On Sat, Apr 26, 2003 at 04:37:16PM +0200, Robert Millan wrote:
> On Sat, Apr 26, 2003 at 02:18:05PM +0100, fred@joshua.worldofpain.net wrote:
> > Now, relativly early on is probably a good time to decide on a libc to use, 
> > especially if packages are distributed in binary form. So it guess it boils 
> > down to do we use the BSD libc and get something working now? Or do we wait 
> > while glibc and system utils are ported? By something I mean dpkg and apt. 
> > The vast majority of non system level packages can easily be recompiled for 
> > BSD libc, I believe, and consequently installed using dpkg and apt.
> 
> that's not true. there's an important quantity of software in Debian that
> fails to build on GNU (aka GNU/Hurd), and the problem is merely that
> system uses a different _version_ of the same C library.
> 
> now imagine what will break with a BSDish one, i don't think a port with
> BSDish library can finish in less than 5 years from now (which is what
> the GNU/Hurd port has taken so far)

I would beg to differ, based on experience with the NetBSD libc. The
things which are required are:

1) Someone who can and will *maintain* the libc package. Said person
should also probably be versed enough in build systems to troubleshoot
really large and esoteric ones (such as GCC and XFree86), though the
latter is not an absolute requirement.

2) A libc that is easily distinguished, has a well known feature set, and
which is likely to be found as a special case (if one is necessary) in the
upstream code, already.

This is, I think, the crucial reason why the NetBSD/i386 port has had
far fewer problems than the Hurd/i386 port. Hurd uses glibc with subtle
differences (meaning that just detecting glibc isn't enough), most folks
aren't aware of how to make use of it's particular feature set (where it
differs from Linux), and it isn't highly visible to most of the world
(meaning that if special casing is needed, upstream software is less likely
to have it).

NetBSD, on the contrary, is easily detected (programmatically), it's
feature set is reasonably well known and widely documented, and special
cases regularly occur in upstream code.

In fact, *not* using the native libc would mean that we'd have to check
every one of those special cases to see if it was compatible with glibc
(ie, is it a NetBSD-only syscall, is it a libc workaround, etc).
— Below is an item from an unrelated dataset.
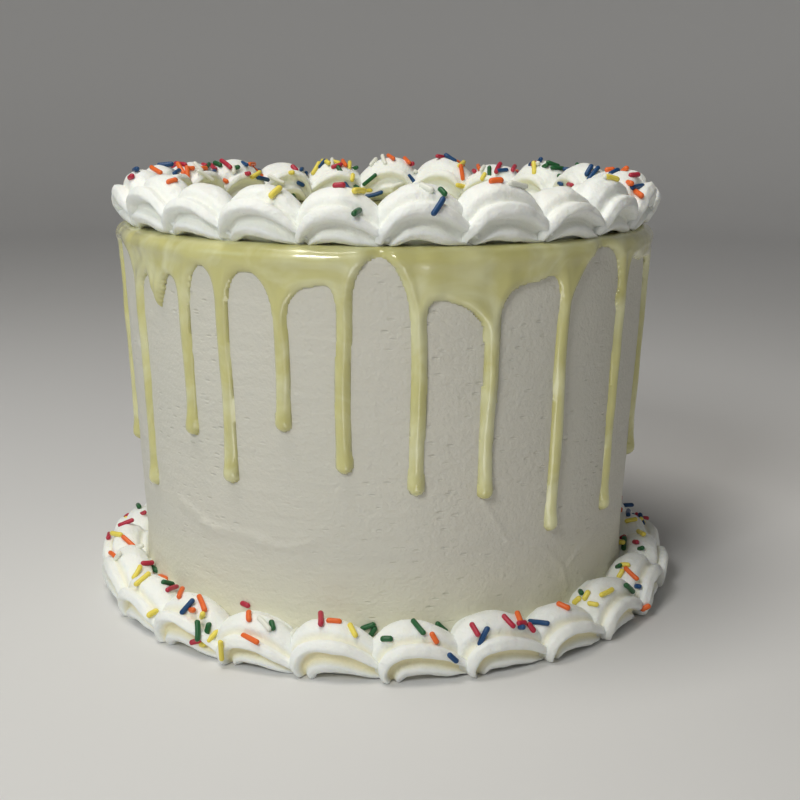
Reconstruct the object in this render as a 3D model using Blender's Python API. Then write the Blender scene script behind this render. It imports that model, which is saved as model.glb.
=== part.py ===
"""Tall confetti cake: buttercream wall, white-chocolate drip and two piped shell borders.

Metres, +Z up, underside of the cake at z = 0, front of the cake towards -Y.
Each border is piped with a six-ridged star nozzle, shell after shell, and carries sprinkles.
"""
import math
import random

import bmesh
import bpy
from mathutils import Matrix, Vector

MM = 0.001

# Cake body
CAKE_HEIGHT = 150 * MM
RIM_RADIUS = 107 * MM
FOOT_RADIUS = 100.5 * MM
FILLET_TOP = 30 * MM
FILLET_REACH = 3.5 * MM
BODY_STEPS = 64

# Drip: a glaze over the top that hangs down the wall
GLAZE_THICKNESS = 1.8 * MM
GLAZE_ROUND = 2.6 * MM
GLAZE_SINK = 1.5 * MM
GLAZE_TOP_DEPTH = 3.5 * MM
EDGE_DEPTH = 1.5 * MM
DRIP_HALF_WIDTH = 2.5 * MM
DRIP_PROUD = 2.1 * MM
BULB_GROWTH = 1.18
DRIP_SIDES = 6
ROOT_FALL = 14 * MM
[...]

Also, at least in the NetBSD case, one of the primary reasons to bother
(now that Linux is capable of handling so many processors) is that the
kernel+libc can be made much smaller, overall, and at certain specific
tasks it beats the living snot out of Linux (conversely, Linux has areas
where NetBSD falls flat on it's face, in comparison :) Much of the benefit
would be lost, if glibc were layered over the top of it, making the port
more a matter of curiosity rather than usefulness.